Havergal Brian
Selected and annotated by Malcolm MacDonald
In June 1934, Brian turned his attention to a newly-published book on music whose reputation has been high ever since: Constant Lambert’s ‘Music Ho!’ As was often his practice, he gave a more formal review in the body of the magazine, but used the La Main Gauche column for more general comment.
Here is a brilliant critical contribution to English contemporary musical literature; its author is well known as a composer and conductor of ballet music: his Rio Grande and his Piano Sonata are refreshing in their disclosure of how comfortable Mr Lambert can be in unfamiliar surroundings. This almost boyish nonchalance makes his book very entertaining: indeed, it is one of the most original and provoking I have read for years. One may wonder whether the author’s future lies in music or in literature, probably in the latter, for there he stands up against the established order with the utmost daring, apparently caring little for the blows received so long as he can make the old ones fight.
We may wonder how it is that Constant Lambert has accumulated so much knowledge and experience during a life still short. Everything seems to lie comfortably beside him, whether a monochrome by Eric Satie or a red-cover by Duke Ellington. Every path he treads yields something of interest to himself which he makes absorbing to his readers: he has freshness of outlook, good humour, and a happy knack of saying the right thing at the right moment. He points decisively to the weak point of sonata form and sets the table in a roar by speaking of Louis Armstrong: but he is talking sound sense while many are still laughing. Like his friend Cecil Gray, he regards Sibelius as the biggest figure in Symphony since Beethoven. To this I cannot subscribe, not even with a mumbled Amen! I want to shout No!
I had just put down Lambert’s book when, by an unseen hand, I was drawn to my receiving set to listen to Hindemith’s oratorio, _Das Unaufhörliche_1, and incidentally to admire his enormous and facile technique, as I do in the case of Bach. But Bach is such a human fellow, and in some of his greatest contrapuntal obscurities speaks with an overpowering message from the depth of his heart. These are the qualities which I find lacking in Hindemith’s operas2 and in his recently written oratorio, and Mr Lambert, as one may judge from what I have written above, has his own way of expressing his despite.

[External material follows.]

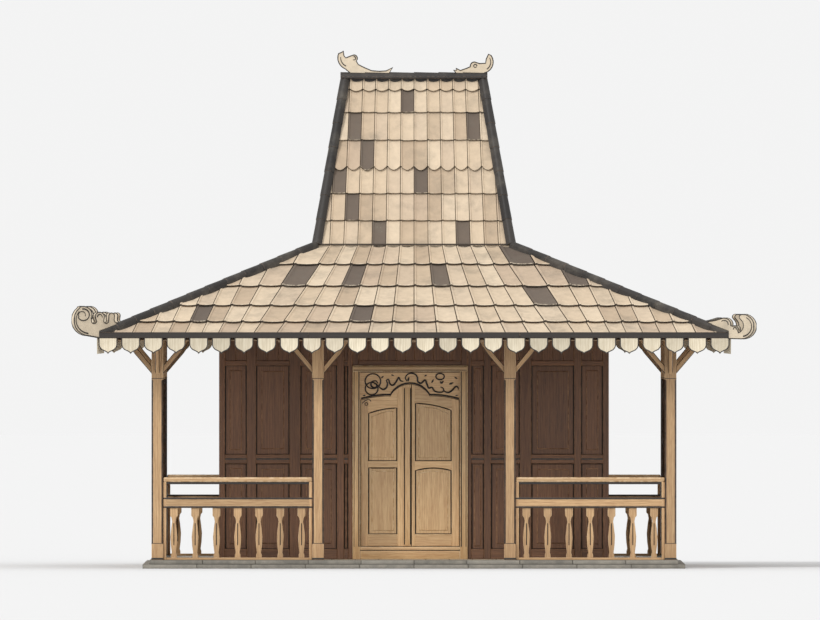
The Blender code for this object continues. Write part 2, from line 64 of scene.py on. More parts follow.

I have a lingering thought that an explanation could be found in our varied national temperaments. We do not respond to Hindemith as his own countrymen do. Our suspicions are aroused by his rapid production of large-scale works: opera, oratorio, chamber and orchestral works gush forth without ceasing. In March a new symphony called Mathis der Maler was produced by the Berlin Philharmonic Orchestra under Furtwängler, and it had a press success, the critics agreeing that here again is a masterpiece. An easy explanation of our differences would be that the Germans are not moved by Sibelius, but we, or some of us, are run off our feet by him. What is the truth?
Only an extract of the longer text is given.